▶

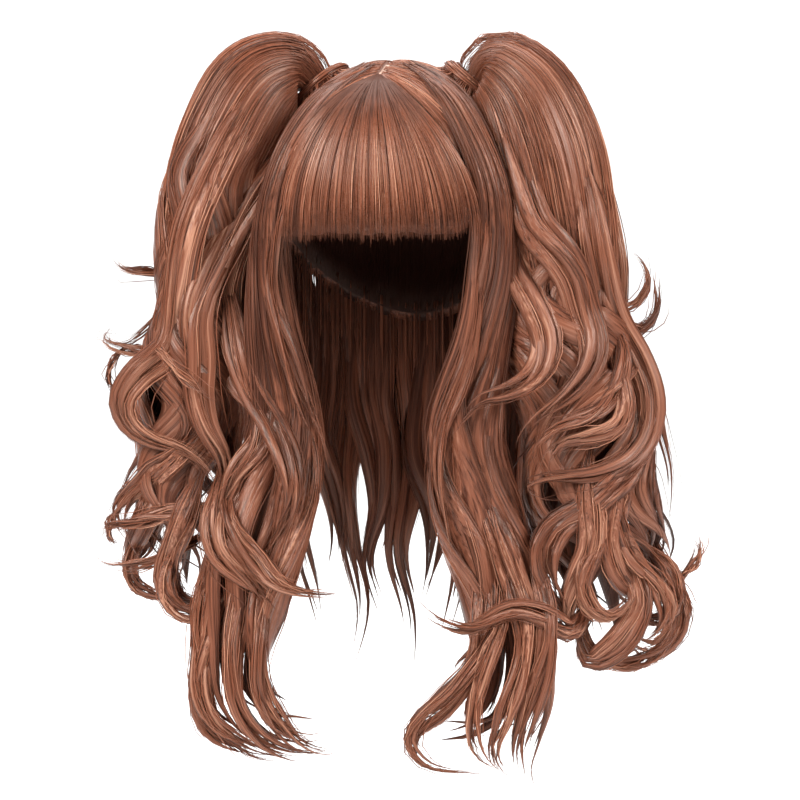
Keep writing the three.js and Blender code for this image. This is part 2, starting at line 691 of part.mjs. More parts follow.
// The fringe fans out from the whorl and is cut straight above the eyes
const FRINGE_PATH_POINTS = 6;
const FRINGE_STEPS = 7;
const FRINGE_CLEARANCE = 0.9; // its flat locks lie on a rounded head
const FRINGE_TIP_SHARE = 0.5; // how thick it is at its cut edge
const FRINGE_ROOT_SHARE = 0.3; // how wide a lock is at the whorl
const FRINGE_SWELL_END = 0.625; // how far along a lock has its full width
const FRINGE_FAN = 0.8; // below 1, the locks spread early
const FRINGE_ROUND = 0.05; // keeps the outer locks' paths in front of the ears
function fringe(grow = 0) {
  const whorl = onCrown(0, -PARTING_FRONT);
  const halfThickness = (t) =>
    (FRINGE_THICKNESS / 2) * THREE.MathUtils.lerp(1, FRINGE_TIP_SHARE, t);
  const locks = FRINGE_LOCKS.map(({ across, drop }) => {
    const points = [];
    for (let i = 0; i < FRINGE_PATH_POINTS; i++) {
      const t = i / (FRINGE_PATH_POINTS - 1);
      const lift = CROWN_WALL + FRINGE_CLEARANCE + halfThickness(t);
      const x = across * FRINGE_HALF_WIDTH * Math.sin((Math.PI / 2) * t ** FRINGE_FAN);
      const z = THREE.MathUtils.lerp(whorl.z, -drop * FRINGE_DROP, t);
      const level = Math.max(z + HEAD_RISE, 0) / (HEAD_RISE + lift);
      const wide = x / (HEAD_WIDTH / 2 + lift);
      const round = Math.sqrt(Math.max(FRINGE_ROUND, 1 - wide ** 2 - level ** 2));
      points.push(new THREE.Vector3(x, -(HEAD_LENGTH / 2 + lift) * round, z));
    }
    const curve = new THREE.CatmullRomCurve3(points);
    const swell = (t) =>
      THREE.MathUtils.lerp(FRINGE_ROOT_SHARE, 1, Math.min(1, t / FRINGE_SWELL_END));
    const size = (t) => [FRINGE_LOCK_HALF_WIDTH * swell(t), halfThickness(t)];
    return sweep(curve, size, outwards, LOCK_SIDES, FRINGE_STEPS, grow);
  });
  return join(locks);
}

const matter = (color, roughness) =>
  new THREE.MeshStandardMaterial({ color, roughness, metalness: 0 });
const HAIR = matter(0x9c6550, 0.4);
const TIE = matter(0x764335, 0.5);
const PARTING_SKIN = matter(0xc08a70, 0.7);

const wig = new THREE.Group();

function add(name, made, material) {
  const { vertProperties, triVerts } = made.getMesh();
  const geometry = new THREE.BufferGeometry()
    .setAttribute("position", new THREE.BufferAttribute(vertProperties, 3))
    .setIndex(new THREE.BufferAttribute(triVerts, 1));
  geometry.computeVertexNormals();
  const mesh = new THREE.Mesh(geometry, material);
  mesh.name = name;
  wig.add(mesh);
}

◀

## WRITTEN REQUEST:
Would you copy out each line exactly as written?

## WRITTEN ANSWER:
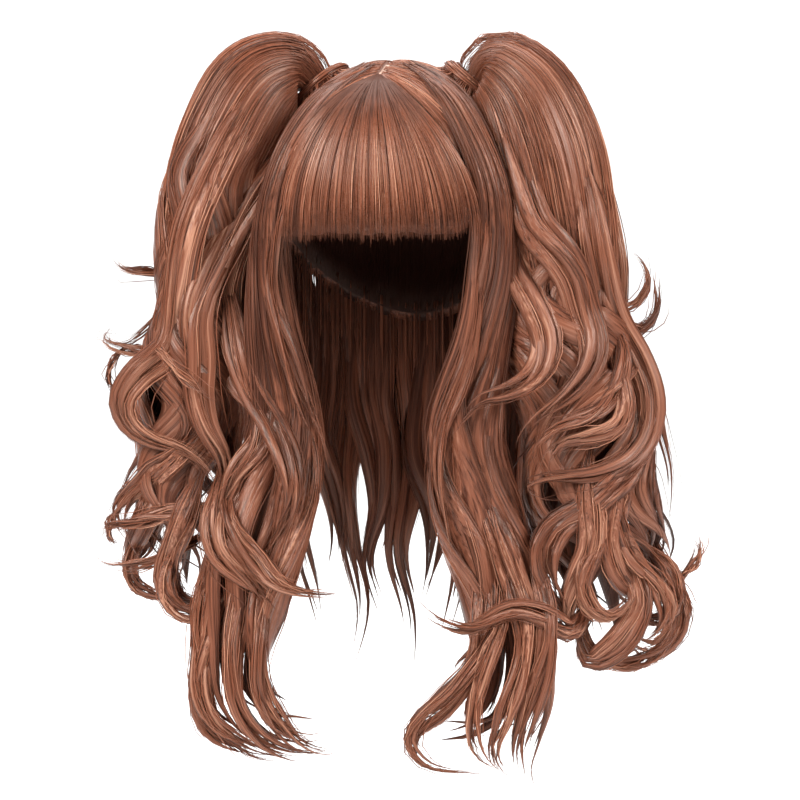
Keep writing the three.js and Blender code for this image. This is part 2, starting at line 691 of part.mjs. More parts follow.
// The fringe fans out from the whorl and is cut straight above the eyes
const FRINGE_PATH_POINTS = 6;
const FRINGE_STEPS = 7;
const FRINGE_CLEARANCE = 0.9; // its flat locks lie on a rounded head
const FRINGE_TIP_SHARE = 0.5; // how thick it is at its cut edge
const FRINGE_ROOT_SHARE = 0.3; // how wide a lock is at the whorl
const FRINGE_SWELL_END = 0.625; // how far along a lock has its full width
const FRINGE_FAN = 0.8; // below 1, the locks spread early
const FRINGE_ROUND = 0.05; // keeps the outer locks' paths in front of the ears
function fringe(grow = 0) {
  const whorl = onCrown(0, -PARTING_FRONT);
  const halfThickness = (t) =>
    (FRINGE_THICKNESS / 2) * THREE.MathUtils.lerp(1, FRINGE_TIP_SHARE, t);
  const locks = FRINGE_LOCKS.map(({ across, drop }) => {
    const points = [];
    for (let i = 0; i < FRINGE_PATH_POINTS; i++) {
      const t = i / (FRINGE_PATH_POINTS - 1);
      const lift = CROWN_WALL + FRINGE_CLEARANCE + halfThickness(t);
      const x = across * FRINGE_HALF_WIDTH * Math.sin((Math.PI / 2) * t ** FRINGE_FAN);
      const z = THREE.MathUtils.lerp(whorl.z, -drop * FRINGE_DROP, t);
      const level = Math.max(z + HEAD_RISE, 0) / (HEAD_RISE + lift);
      const wide = x / (HEAD_WIDTH / 2 + lift);
      const round = Math.sqrt(Math.max(FRINGE_ROUND, 1 - wide ** 2 - level ** 2));
      points.push(new THREE.Vector3(x, -(HEAD_LENGTH / 2 + lift) * round, z));
    }
    const curve = new THREE.CatmullRomCurve3(points);
    const swell = (t) =>
      THREE.MathUtils.lerp(FRINGE_ROOT_SHARE, 1, Math.min(1, t / FRINGE_SWELL_END));
    const size = (t) => [FRINGE_LOCK_HALF_WIDTH * swell(t), halfThickness(t)];
    return sweep(curve, size, outwards, LOCK_SIDES, FRINGE_STEPS, grow);
  });
  return join(locks);
}

const matter = (color, roughness) =>
  new THREE.MeshStandardMaterial({ color, roughness, metalness: 0 });
const HAIR = matter(0x9c6550, 0.4);
const TIE = matter(0x764335, 0.5);
const PARTING_SKIN = matter(0xc08a70, 0.7);

const wig = new THREE.Group();

function add(name, made, material) {
  const { vertProperties, triVerts } = made.getMesh();
  const geometry = new THREE.BufferGeometry()
    .setAttribute("position", new THREE.BufferAttribute(vertProperties, 3))
    .setIndex(new THREE.BufferAttribute(triVerts, 1));
  geometry.computeVertexNormals();
  const mesh = new THREE.Mesh(geometry, material);
  mesh.name = name;
  wig.add(mesh);
}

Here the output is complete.